I did review that document, yes, but it appears to only offer a method to exclude the entire metric (eg:

agent.googleapis.com/processes/*

And this document:

https://cloud.google.com/monitoring/api/metrics_opsagent#agent-disk

Hints at stuff:

bytes_used GA Disk bytes used
GAUGE, DOUBLE, By aws_ec2_instance, gce_instance	Current number of disk bytes used by state. Summing the values of all states yields the total available disk space. Linux only.
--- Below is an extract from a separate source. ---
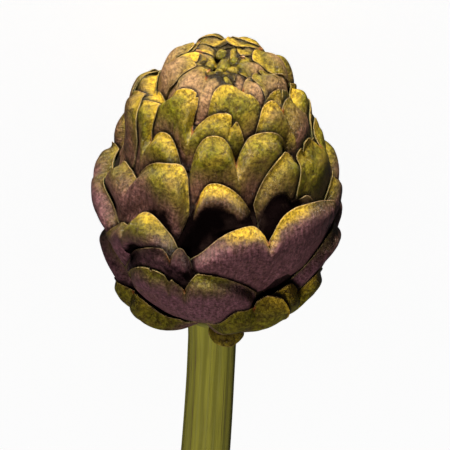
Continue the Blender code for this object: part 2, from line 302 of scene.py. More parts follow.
@dataclass(frozen=True)
class Bract:
    """One bract, with a lobe on each side of a notch. Lengths are in millimetres, angles in degrees.

    The left half lies towards smaller azimuths. A lobe of 0 leaves a plain margin that falls away from the notch.
    """

    azimuth: float  # of the notch
    notch: float  # how far along the outline it lies
    lobes: Pair = (7.0, 7.0)  # how far they rise above the notch
    peaks: Pair = (0.42, 0.42)  # where their tops lie, between the notch at 0 and the side at 1
    wide: float = 1.0
    skew: float = 0.0  # how much wider it is to the right
    fall: Pair = (1.0, 1.0)  # how steeply the margin falls to the side
    bow: Pair = (1.8, 1.8)  # how bowed that fall is: 1 is straight
    flare: float = 0.0  # how far the tip stands away from the bud
    hollow: float = 0.5  # how deep the face sinks under the lobes
    # The next field is gold on the lobe tops: partly their own colour, partly a painted highlight.
    gold_and_highlight: float = 0.5  # how golden the lobes are
    olive: float = 10.0  # how far the green reaches down from the edge
    # The next field is painted shade in the hollow under the lobes.
    painted_shade: float = 0.0  # how dark the hollow under the lobes is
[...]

Sampled every 60 seconds. device: Device name. state: Type of usage, one of [free, used, reserved].

But there's no clear example of using it (that I could find).

And, in those examples, it seems it's not giving a method to say "exclude the device", just "exclude the metric".

What am I missing?

Thanks,

Dion

JunOps

I see... "exclude the device" is not supported yet in the current version of Ops Agent.

dvansevenant

Oh, good! I'm not totally losing it.

Any suggestions on a workaround to accomplish this in the interim? These loop devices will *always* be 100% (can I send feedback somewhere to have them included with tmpfs to be ignored by default?)

Thanks,

Dion

JunOps

This is a known feature request, so no need to send any feedback for now.

As far as workaround, not verified specifically for your use-case, but you may want to try "custom metrics": https://cloud.google.com/monitoring/custom-metrics/creating-metrics

Thanks

urbanx

The same thing occurred to me. I got Ops Agent installed (finally, long story, required a lot of trial and error and persistence), and I was interested in monitoring disk usage. I got alerts: VM disk utilization too high. But the only alerts were for dev/loops which exceeded the 95% threshold, which is right because apparently dev/loops are mount points attached to snapd services.

I edited the policy named "VM disk utilization too high". There are three fields: filter, comparator, value. For the first, drop-down and choose "device"; for the second, drop-down and choose "!has_string" (does not have the string); and for value type in "dev/loop". Then only incidents that trigger 95% utilization AND which don't have the string dev/loop. In other words, all my incidents were for 95% and for devices that contained the string "dev/loop". With the second condition saved to the policy all my incidents were automatically solved and closed. I expect I'll only get an alert if the persistent disk utilization reaches 95%.

DamianS

Hi,

Did you've tried "exclude" /dev/loop in this way ? I do not have /dev/loop device however, I'm excluding devices exactly in this way in our alerting policies.

cheers,
DamianS

DamianS

So my policy looks as follow

{
  "name": "projects/um-monitoring-webapp-wordpress/alertPolicies/17650320439033901987",
  "displayName": "Crit disk usage",
  "documentation": {},
  "userLabels": {},
  "conditions": [
    {
      "name": "projects/um-monitoring-webapp-wordpress/alertPolicies/17650320439033901987/conditions/17650320439033904538",
      "displayName": "CRITICAL VM Instance - Disk utilization",
      "conditionThreshold": {
        "aggregations": [
          {
            "alignmentPeriod": "600s",
            "crossSeriesReducer": "REDUCE_MEAN",
            "groupByFields": [
              "metric.label.device"
            ],
            "perSeriesAligner": "ALIGN_MEAN"
          }
        ],
        "comparison": "COMPARISON_GT",
        "duration": "0s",
        "filter": "resource.type = \"gce_instance\" AND metric.type = \"agent.googleapis.com/disk/percent_used\" AND (metric.labels.device != monitoring.regex.full_match(\"/dev/loop\") AND metric.labels.state = \"used\")",
        "thresholdValue": 90,
        "trigger": {
          "count": 1
        }
      }
    }
  ],
  "alertStrategy": {
    "autoClose": "604800s"
  },
  "combiner": "OR",
  "enabled": true,
  "notificationChannels": [
    "projects/um-monitoring-webapp-wordpress/notificationChannels/13716784830169285425"
  ],
  "creationRecord": {
    "mutateTime": "2023-04-21T07:31:40.689443240Z",
    "mutatedBy": "damian."
  },
  "mutationRecord": {
    "mutateTime": "2023-04-21T07:31:40.689443240Z",
    "mutatedBy": "damian."
  }
}

vitvitvit

Thanks! For me, I needed to use the !starts_with comparator instead.